After the military completes operations inside Rafah, the IDF’s buffer zone in southern Gaza will stretch from the Egyptian border to the outskirts of Khan Younis — more than five kilometers (3.1 miles) away — and include the entire city of Rafah within it.
The buffer zone elsewhere on the border with Gaza has also been expanded from several hundred meters to around two kilometers (1.2 miles) in most areas.
‘Hostages before our eyes’
Earlier on Monday, Finance Minister Bezalel Smotrich said that bringing the hostages back from Gaza was “not the most important” goal of the government. Prime Minister Benjamin Netanyahu has repeatedly said he is not willing to end the war for the return of the hostages until Hamas, which rules Gaza, is completely overthrown.
But the IDF appears to see things differently.
Defrin said that “the hostages are before our eyes all the time. This is a supreme goal for us. Every soldier here, from the chief of the [Southern] Command, through all the division commanders, until the last soldiers, understands this goal.”
A view of southern Gaza’s Rafah from the Philadelphi Corridor, the Egypt-Gaza border area, April 21, 2025. (Emanuel Fabian/Times of Israel)

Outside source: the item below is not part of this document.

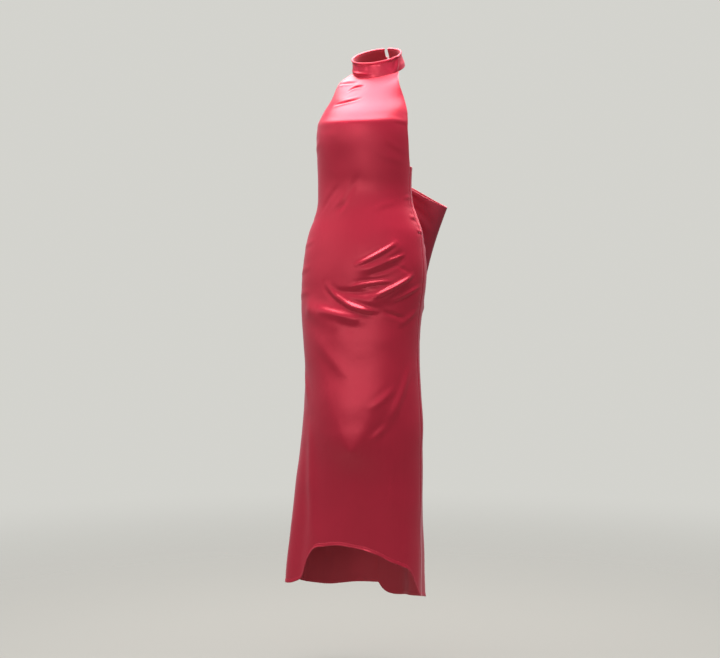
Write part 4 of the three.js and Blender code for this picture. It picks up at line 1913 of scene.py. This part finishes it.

“Hamas is under pressure. We will pursue Hamas anywhere it is located. Both in the northern part of the Strip and the south, and also outside of Gaza — anywhere,” he said.
“We won’t stop until we bring the hostages home, until the very last one, both the living and the dead,” Defrin added.
Hiram, similarly, said that “we are very focused on returning the hostages. This thought goes through our minds every day and in every action we take.”
IDF troops are seen in the Morag Corridor area in the southern Gaza Strip, April 21, 2025. (Emanuel Fabian/ Times of Israel)
“Unfortunately, the way to [returning the hostages] passes through more pressure on Hamas and more fighting,” he continued.
“The fighting now is at a certain level of intensity, and if we are required, we are preparing more tools and capabilities to intensity the fighting and increase it, to bring about a situation where we both return the hostages and defeat Hamas,” Hiram said.